Jesus is our Lord and I’ve been guilty, as an Evangelical, of sometimes not taking that seriously enough.
(For the record, there are plenty of Catholics who face down the same problem, too.)
All that to say, as a Catholic I’ve been better able to position myself appropriately in my relationship with God.
Jesus, as close as my best companion, but God most worthy of our adoration.
These things are held in beautiful balance in the Catholic faith tradition.
In the Mass, as I’ve written elsewhere, God is so tangibly and magnificently praised through our words and actions so as to make his majesty truly present. Likewise, in Eucharistic Adoration God is closer than I could’ve ever imagined as a non-Catholic. A mind-boggling closeness. Talk about best friend.
This beautiful balance of holy reverence for the Creator of the universe coupled with the closeness of a personal Lord and saviour has made me, as a Catholic, a much better Christian.
I don’t think any reasonable Christian surveying the landscape of the Church would be comfortable saying that this is how God intended us to be.
If the weary world is supposed to know that we’re Christians by our love what exactly is our disunity and division telling of?
As an Evangelical after years of reading and research and dialogue I decided that the Catholic Church best fit what I understood the historical Christian Church to be. That is, I came to believe that the Catholic Church was, ultimately, what Jesus founded in those very early days with his apostles.
A Church with its arms back into the very beginning of time and its future divinely destined by the Holy Spirit.What I didn’t anticipate, however, in joining the Catholic Church was just how catholic it would be.
Too often, I think, I was guilty of living within my tiny little Christian sects. Too often it was the small communities that I belonged to, as a Christian, that defined my theology, my faith, and my worldview.

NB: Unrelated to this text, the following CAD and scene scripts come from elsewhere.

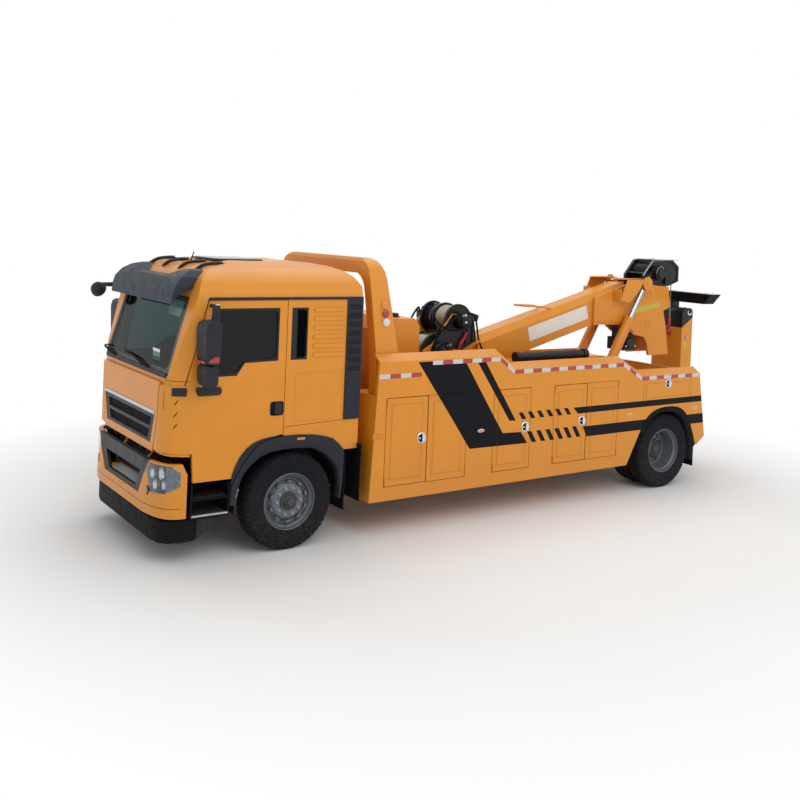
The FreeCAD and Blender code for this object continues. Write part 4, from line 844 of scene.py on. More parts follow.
for side, sign in SIDES:
    door, mirror = f"door_{side}", BODY_OF[f"mirror_{side}"]

    # drip rail above the doors
    rail = Shape().prism(*on_side([(0.452, 2.736), (2.33, 2.736), (2.33, 2.766), (0.462, 2.766)], -0.004, 0.016, sign))
    rail.done(f"drip_rail_{side}", "cab", PLASTIC, bevel=0.004)

    # stiffening ribs and pressed panel behind the door
    ribs = Shape()
    for k in range(6):
        z = 2.1 + 0.1 * k
        ribs.prism(*on_side(rounded(1.7, 2.09, z, z + 0.046, 0.02), -0.002, 0.012, sign))
    ribs.done(f"cab_ribs_{side}", "cab", YELLOW, bevel=0.011, segments=4)
    outline = rounded(1.5, 2.1, 1.4, 1.94, 0.045)
    ring = side_ring(outline, shrunk(outline, 0.012), -0.002, 0.004, sign)
    ring.done(f"cab_pressing_{side}", "cab", YELLOW, bevel=0.003)
    crease = Shape().prism(*on_side([(1.39, 1.352), (2.12, 1.377), (2.12, 1.381), (1.39, 1.356)], -0.001, 0.0012, sign))
    crease.done(f"cab_crease_{side}", "cab", SHADE)

    # handle in its recess
    cup = rounded(1.205, 1.368, 1.485, 1.64, 0.03)
    side_ring(cup, shrunk(cup, 0.01), -0.001, 0.005, sign).done(f"handle_rim_{side}", door, PLASTIC, bevel=0.002)
    well = Shape().prism(*on_side(shrunk(cup, 0.01), -0.001, 0.0015, sign))
    well.done(f"handle_cup_{side}", door, SHADE, "dark_plastic")
    grip = Shape().prism(*on_side(rounded(1.255, 1.345, 1.5, 1.628, 0.022), 0.001, 0.014, sign))
    grip.done(f"handle_grip_{side}", door, PLASTIC, bevel=0.006, segments=3)

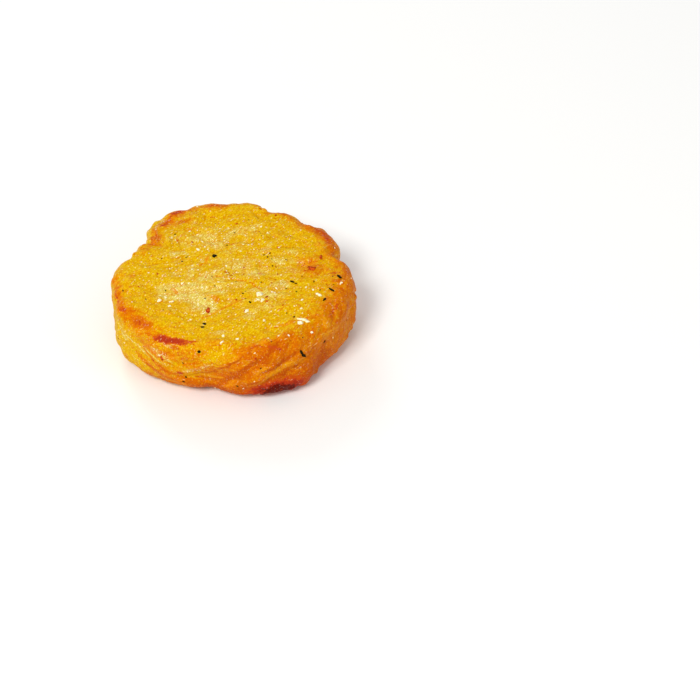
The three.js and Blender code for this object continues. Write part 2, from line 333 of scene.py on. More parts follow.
BROWNED_LINES = (
    (-7.5, -16.5, 2.5, -10, 0.4, 0.7),
    (-4, -1, 3.5, -3, 0.35, 0.6),
    (5, -4, 7.5, -7.5, 0.35, 0.8),
    (-5.5, 6.5, -8.5, 4, 0.7, 0.6),
    (-4.5, -9.5, -3.5, -10, 0.8, 0.8),
    (-14.5, -5, -13.5, -7, 0.5, 0.6),
    (-25, -0.5, -24.5, 0, 0.9, 0.8),
    (11, -15, 17, -11.5, 0.35, 0.7),
    (12.5, -20.5, 24, -16.5, 0.4, 0.6),
    (14, 2, 20, -1, 0.35, 0.6),
    (-3, 13, 5, 10, 0.35, 0.5),
    (8, 8, 15, 10, 0.35, 0.5),
    (-20, -13, -12, -17, 0.35, 0.5),
    (17, 5, 22, 3, 0.35, 0.6),
    (10, -21, 15, -19, 0.4, 0.6),
    (19, -6, 23, -8, 0.35, 0.6),
    (-13, 14, -8, 18, 0.35, 0.5),
)

# ---- How the fat coloured it apart from the patches, partly painted shade on the right ----
# The warm side takes more colour and the far side less: partly the fat's colouring, partly painted
# shade on the side away from the key lamp and painted light on the side towards it.
WARM_SIDE = -30  # azimuth of the side that took most colour
WALL_FRIED = 0.52
WALL_WARMTH = 0.22  # how much more the wall took on the warm side, and less on the other
RIM_FRIED = 0.26  # on the faces beside the rims
RIM_WARMTH = 0.16
RIM_FRIED_WIDTH = 5
DULL_FROM = 15  # distance from a face's middle at which the flesh starts to lose its pallor
DULL_OVER = 20
MOST_DULL = 0.42

# ---- What is finer than the solid ----
CRUST_CUTS = 127  # the crust's mesh is a cube with this many cuts a side, blown up to the puck
PEBBLES = ((2.6, 0.10), (1.3, 0.08), (0.7, 0.05))  # (size, height) of each grade of pebbling
WOBBLE = ((3.5, 0.5), (1.4, 0.22))  # (size, shift) of the wander of a shred's edges
WOBBLE_APART = 40  # offset between the noises that move a point along x, y and z
NARROW_RIM_FEATURES = ((139, -0.9, 2.5), (148.5, 1.2, 3.5))  # as RIM_FEATURES
RIDGE_BLUR = 8  # rounds of blurring that leave the level a ridge is measured from
TONE_BLUR = 3  # the same, for the tone of each shred
SEAM_BLUR = 1  # the same, for the seams between shreds
TONE_STEP = 0.618  # step from shred to shred that spreads their tones evenly over 0 to 1
FIBRE_APART = 7.3  # offset between the shreds in the noise that runs along them


# ======== The puck ========
def puck_at(distance, azimuth):
    """Points and normals of the plain puck at distances along its profile, as arrays."""
    below = distance > MID_WALL
    s = np.where(below, PROFILE_LENGTH - distance, distance)
    turn = np.clip((s - FACE_RADIUS) / ROUNDING, 0, math.pi / 2)
    radius = np.minimum(s, FACE_RADIUS) + ROUNDING * np.sin(turn)
    drop = np.maximum(0, s - FACE_RADIUS - QUARTER_ARC)
    height = THICKNESS - ROUNDING + ROUNDING * np.cos(turn) - drop
    x, y = np.cos(azimuth), np.sin(azimuth)
    points = np.stack([x * radius, y * radius, np.where(below, THICKNESS - height, height)], -1)
    sink = np.where(below, -1, 1) * np.cos(turn)
    return points, np.stack([x * np.sin(turn), y * np.sin(turn), sink], -1)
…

Our issues were tiny, for the most part, and when we did try to dip our toes into the broader streams of the world we found it difficult and disconnecting.
Of course, this isn’t the experience of all Evangelicals, but it was often mine.
Now, as a Catholic, I’ve joined the largest Christian church in the world—and it feels enormous indeed.
Think about it this way: The leader of the Catholic Church, Pope Francis, barely speaks English.
To me that’s an asset.
Because Christianity ought to be global and our Church ought to be broad and its perspectives varied. The world is much larger than my North American, or Western framework, and it’s a good thing to be constantly shaken out of it.
I love my big my Church is and such an expanded theological, sociological, and spiritual worldview has made me, as a Catholic, a much better Christian.
Communion of the Saints
As an Evangelical, I’d read pieces of Scripture like, “Surrounded by a great cloud of witnesses,” with a certain level of curiosity.
I remember, once, during a Sunday night family Bible study asking a Pentecostal pastor exactly what that text meant.
He stood perplexed, and then dismissed my question as somewhat unimportant.
A decade later, and I’m finally finding a meaning that makes sense, and satisfies.
As a Catholic, the Communion of Saints makes sense. It’s present from the very beginning of Christianity; it’s in our very earliest Creeds. It’s in the very bedrock of our Christian identity even if it has been shed in the recent centuries by much of the Western Evangelical church.
But here’s the thing: How much better of a Christian am I surrounded by such an incredible community of saints? How much more meaningful is my walk with God when I can not only ask my friends in there here-and-now to pray for me but, likewise, my friends in the great thereafter.
I can be friends with saints.
After all, didn’t Jesus come to conquer death?
Not only has my Catholicism given me a much larger perspective on the living world, it’s given me a profoundly richer view on the world of those that have gone before.
Focus on Prayer
The wealth of prayer I’ve found myself tapping into as a Catholic has been truly enormous.
In the Catholic faith tradition, the Mass itself is a kind of prayer, the fundamental prayer of the Church from which all things flow. And things flow indeed.
As a Catholic I’ve discovered the incredible beauty of the prayer of the Rosary. I’ve embraced the rich tradition of praying the Liturgy of the Hours. And I’ve come to see how prayer, in its widely varied forms, can truly permeate all aspects of my Christian life.
On the average day there’s a prayer in my pocket (in the form of the Rosary) that I can tangible touch, and feel, and pray.
There are the beautiful Hours that can be prayed, often throughout the day, which link me, as a Christian, with a beautifully ancient tradition—and with millions of others praying those same prayers all day long.
And, simply, in my conversations with the saints, in my simple requests for prayers throughout the course of a difficult day, I feel closer and closer to living a more prayerful life.
I love that I can dip my toe into a stream of Christian prayer which has its origins at the beginning of Christianity itself, or even earlier. I love that I’ve found new and enriching ways to grow deeper in my prayer life. And I love that I’ve done it as a Catholic.
I’m a Better Christian as a Catholic
As a younger Evangelical, I was amongst the first to throw stones at my Catholic brethren. In fact, there were times and situations in which I wouldn’t even have considered them to be Christians.
Catholics aren’t Christian.
And, sure, some likely aren’t.
But that needn’t be the case. My life, I hope, and my experience should serve to provide a contrasting picture against the one that many of us might have. My experience and many others, I should add.
The Catholic life, lived to its fullest, has been so incredibly enriching to me and my faith. Through a deeper focus on prayer, through my experience living amongst the saints, through a more global perspective, a deeper reverence for God in worship, and through a much more healthy and hearty view of sin I’ve become, far and away, a much better Christian than I ever thought I could be.
And, by the grace of God, I’ll continue to learn and grow.